Task description:
Give back the whole listing exactly as shown.

The input:

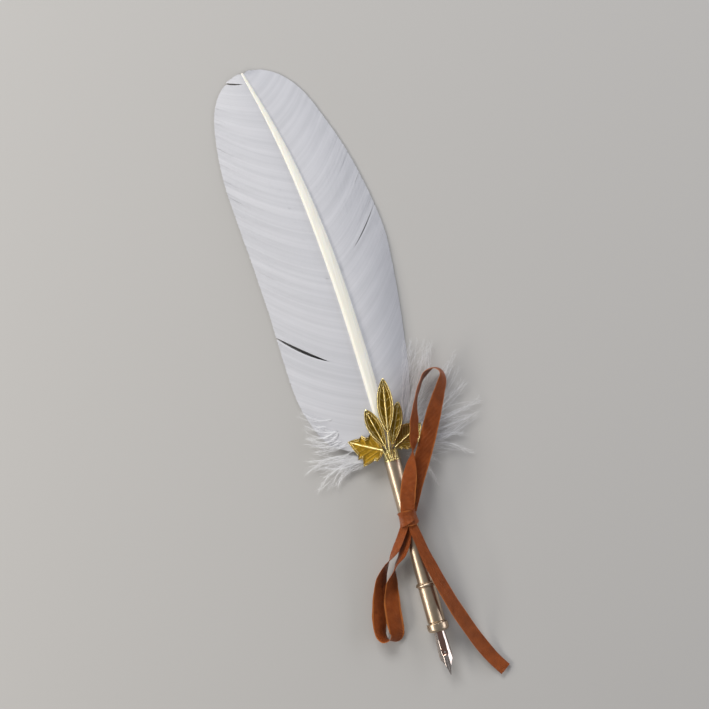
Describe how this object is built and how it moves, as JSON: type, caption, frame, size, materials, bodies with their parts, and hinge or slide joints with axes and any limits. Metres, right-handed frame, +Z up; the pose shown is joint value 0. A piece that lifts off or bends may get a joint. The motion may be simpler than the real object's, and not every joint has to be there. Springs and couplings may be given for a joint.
{
  "type": "quill pen",
  "caption": "Feather quill dip pen with a plated barrel, gilt leaf ornament, tied satin ribbon, screw-off grip and pull-out steel nib.",
  "frame": {"origin": "point on the table straight below the widest station of the front collar, which the pen rests on", "axes": "+Y along the pen from the nib towards the feather, +Z up from the table, +X to the right seen from above with the feather away"},
  "size_m": [0.0836, 0.2721, 0.0141],
  "materials": {
    "plated_metal": "satin champagne plating",
    "gilt": "gilt cast relief, polished rims and dark ground",
    "bare_brass": "turned",
    "nib_steel": "pressed and polished",
    "shaft_keratin": "smooth keratin",
    "vane_keratin": "fine barbs",
    "down": "loose down",
    "adhesive": "clear cured",
    "satin_ribbon": "woven satin"
  },
  "bodies": {
    "pen_body": {"barrel_tube": "plated_metal", "barrel_bush": "bare_brass", "quill_glue": "adhesive", "feather_shaft": "shaft_keratin", "vane_left": "vane_keratin", "vane_right": "vane_keratin", "down_left": "down", "down_right": "down", "ornament_collar": "gilt", "leaf_centre": "gilt", "leaf_upper_left": "gilt", "leaf_upper_right": "gilt", "leaf_lower_left": "gilt", "leaf_lower_right": "gilt", "ribbon_knot": "satin_ribbon", "ribbon_upper_loop": "satin_ribbon", "ribbon_lower_loop": "satin_ribbon", "ribbon_tail": "satin_ribbon"},
    "trim_ring": {"trim_ring": "plated_metal"},
    "front_section": {"grip_core": "bare_brass", "grip_sleeve": "plated_metal", "front_collar": "plated_metal", "nib_clip": "nib_steel"},
    "nib": {"nib": "nib_steel"}
  },
  "joints": [
    {"name": "ring_slide", "type": "slide", "parent": "pen_body", "child": "trim_ring", "axis": [0, -1, 0], "range_m": [0, 0.006]},
    {"name": "front_turn", "type": "hinge", "parent": "trim_ring", "child": "front_section", "pos_m": [0, 0, 0.0046], "axis": [0, -1, 0], "range_deg": [0, 2160]},
    {"name": "nib_pull", "type": "slide", "parent": "front_section", "child": "nib", "axis": [0, -1, 0], "range_m": [0, 0.0145]}
  ],
  "couplings": [
    {"joint": "front_turn", "follows": "ring_slide", "rad_per_m": 6283.2}
  ]
}
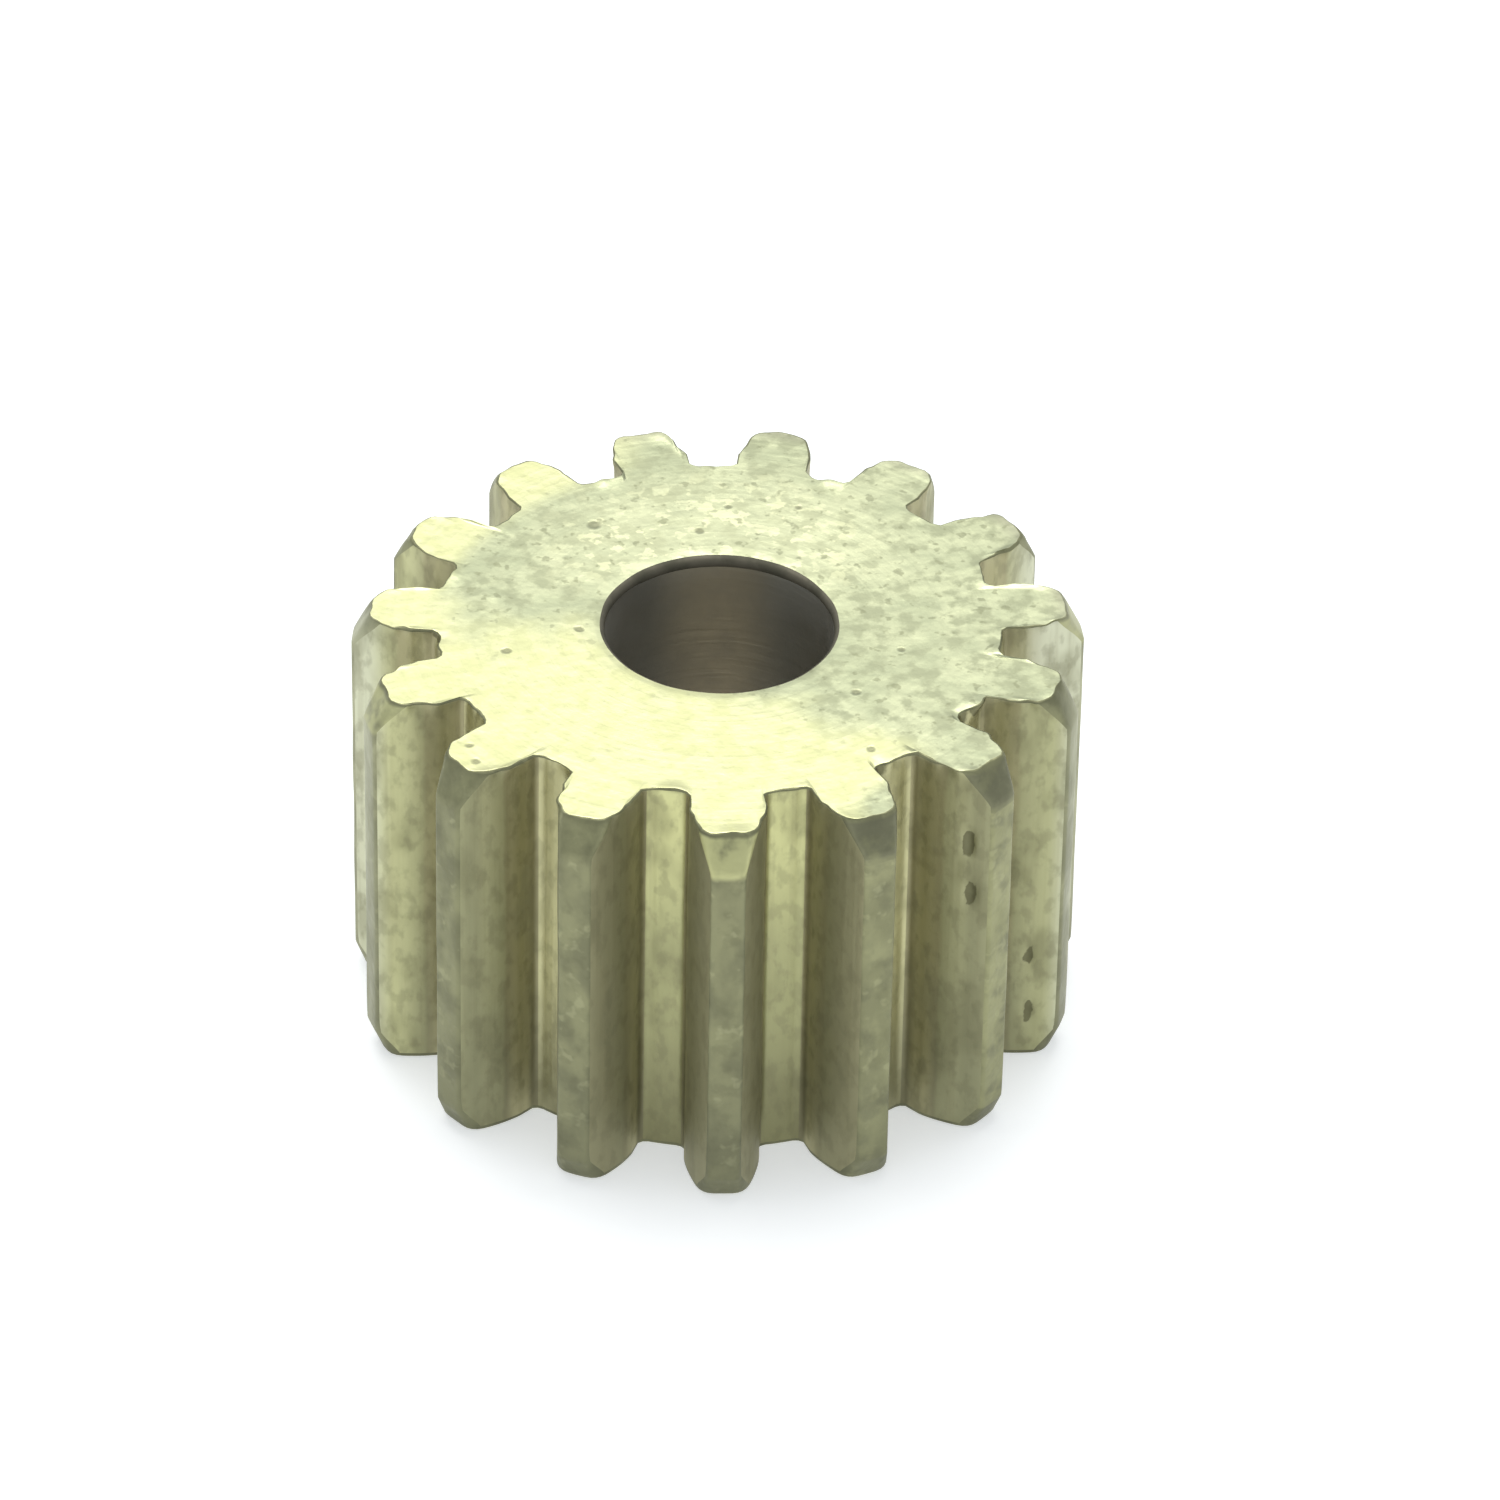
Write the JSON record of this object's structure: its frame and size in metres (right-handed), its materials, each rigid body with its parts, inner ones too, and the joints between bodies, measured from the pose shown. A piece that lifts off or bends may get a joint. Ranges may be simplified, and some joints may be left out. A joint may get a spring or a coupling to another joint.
{
  "type": "spur gear",
  "caption": "Small one-piece pinion with straight involute teeth, chamfered tooth ends and a plain round through bore.",
  "frame": {"origin": "on the bore axis, at the bottom face", "axes": "+Z along the bore axis towards the top face; -Y along the centre of one tooth"},
  "size_m": [0.0102, 0.0101, 0.0061],
  "materials": {
    "brass": "machined and dull, with a slight green-grey tarnish"
  },
  "bodies": {
    "root": {"pinion_gear": "brass"}
  },
  "joints": []
}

Full response:
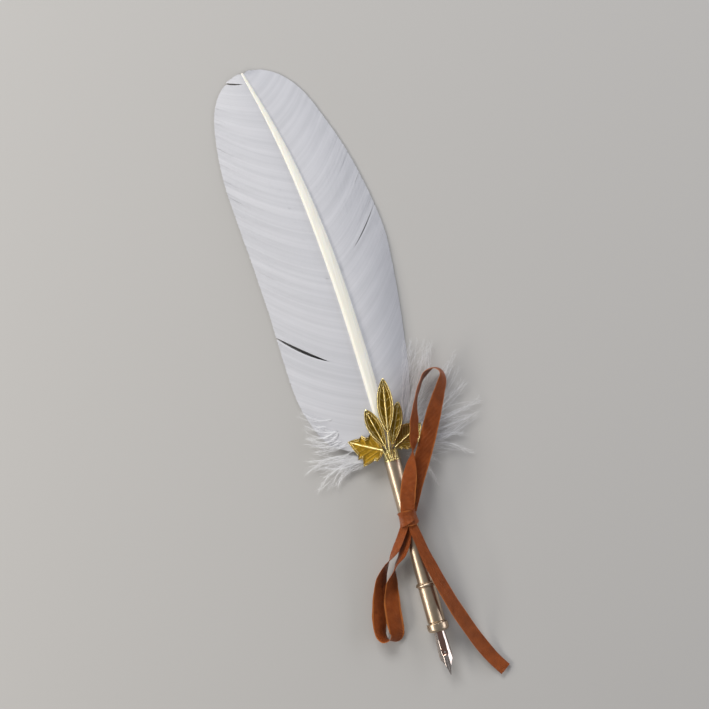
Describe how this object is built and how it moves, as JSON: type, caption, frame, size, materials, bodies with their parts, and hinge or slide joints with axes and any limits. Metres, right-handed frame, +Z up; the pose shown is joint value 0. A piece that lifts off or bends may get a joint. The motion may be simpler than the real object's, and not every joint has to be there. Springs and couplings may be given for a joint.
{
  "type": "quill pen",
  "caption": "Feather quill dip pen with a plated barrel, gilt leaf ornament, tied satin ribbon, screw-off grip and pull-out steel nib.",
  "frame": {"origin": "point on the table straight below the widest station of the front collar, which the pen rests on", "axes": "+Y along the pen from the nib towards the feather, +Z up from the table, +X to the right seen from above with the feather away"},
  "size_m": [0.0836, 0.2721, 0.0141],
  "materials": {
    "plated_metal": "satin champagne plating",
    "gilt": "gilt cast relief, polished rims and dark ground",
    "bare_brass": "turned",
    "nib_steel": "pressed and polished",
    "shaft_keratin": "smooth keratin",
    "vane_keratin": "fine barbs",
    "down": "loose down",
    "adhesive": "clear cured",
    "satin_ribbon": "woven satin"
  },
  "bodies": {
    "pen_body": {"barrel_tube": "plated_metal", "barrel_bush": "bare_brass", "quill_glue": "adhesive", "feather_shaft": "shaft_keratin", "vane_left": "vane_keratin", "vane_right": "vane_keratin", "down_left": "down", "down_right": "down", "ornament_collar": "gilt", "leaf_centre": "gilt", "leaf_upper_left": "gilt", "leaf_upper_right": "gilt", "leaf_lower_left": "gilt", "leaf_lower_right": "gilt", "ribbon_knot": "satin_ribbon", "ribbon_upper_loop": "satin_ribbon", "ribbon_lower_loop": "satin_ribbon", "ribbon_tail": "satin_ribbon"},
    "trim_ring": {"trim_ring": "plated_metal"},
    "front_section": {"grip_core": "bare_brass", "grip_sleeve": "plated_metal", "front_collar": "plated_metal", "nib_clip": "nib_steel"},
    "nib": {"nib": "nib_steel"}
  },
  "joints": [
    {"name": "ring_slide", "type": "slide", "parent": "pen_body", "child": "trim_ring", "axis": [0, -1, 0], "range_m": [0, 0.006]},
    {"name": "front_turn", "type": "hinge", "parent": "trim_ring", "child": "front_section", "pos_m": [0, 0, 0.0046], "axis": [0, -1, 0], "range_deg": [0, 2160]},
    {"name": "nib_pull", "type": "slide", "parent": "front_section", "child": "nib", "axis": [0, -1, 0], "range_m": [0, 0.0145]}
  ],
  "couplings": [
    {"joint": "front_turn", "follows": "ring_slide", "rad_per_m": 6283.2}
  ]
}
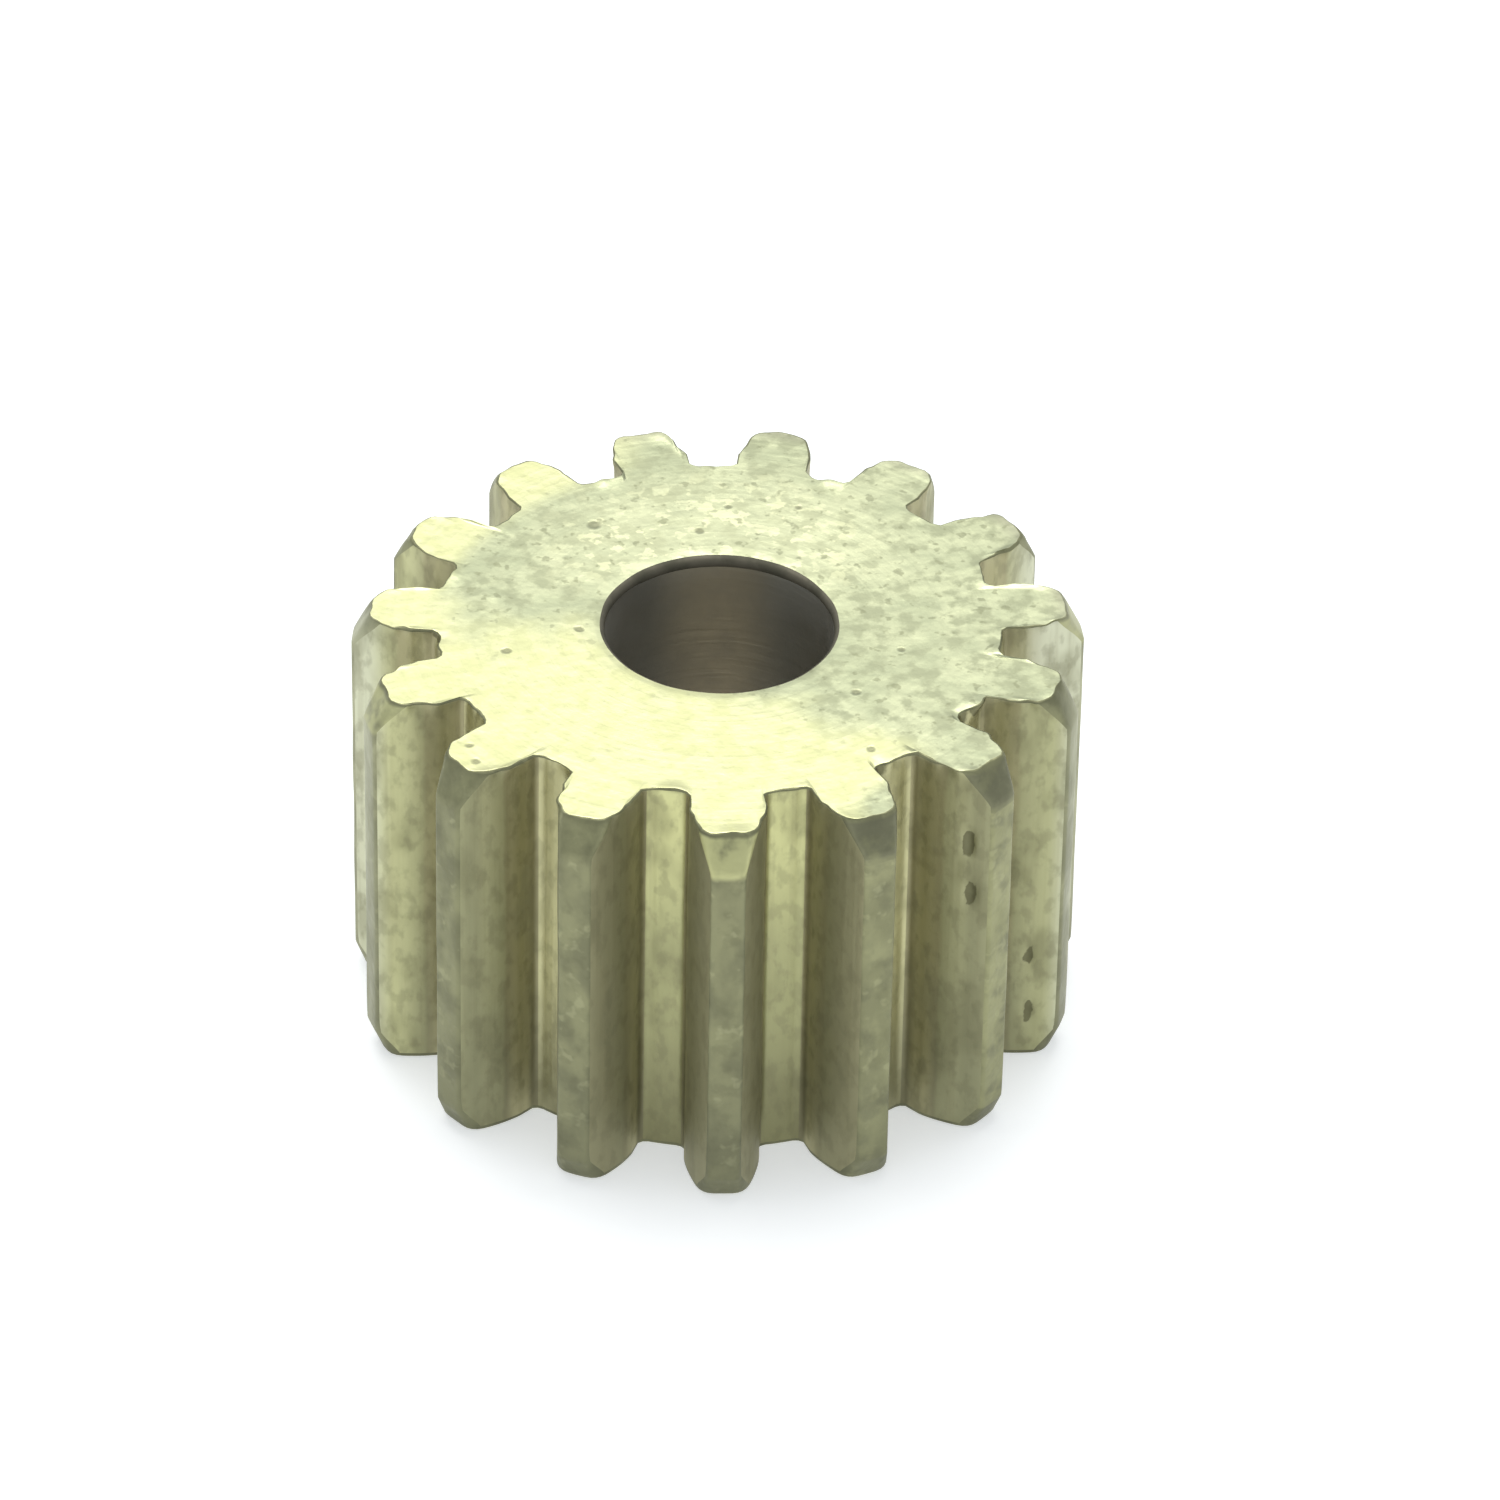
Write the JSON record of this object's structure: its frame and size in metres (right-handed), its materials, each rigid body with its parts, inner ones too, and the joints between bodies, measured from the pose shown. A piece that lifts off or bends may get a joint. Ranges may be simplified, and some joints may be left out. A joint may get a spring or a coupling to another joint.
{
  "type": "spur gear",
  "caption": "Small one-piece pinion with straight involute teeth, chamfered tooth ends and a plain round through bore.",
  "frame": {"origin": "on the bore axis, at the bottom face", "axes": "+Z along the bore axis towards the top face; -Y along the centre of one tooth"},
  "size_m": [0.0102, 0.0101, 0.0061],
  "materials": {
    "brass": "machined and dull, with a slight green-grey tarnish"
  },
  "bodies": {
    "root": {"pinion_gear": "brass"}
  },
  "joints": []
}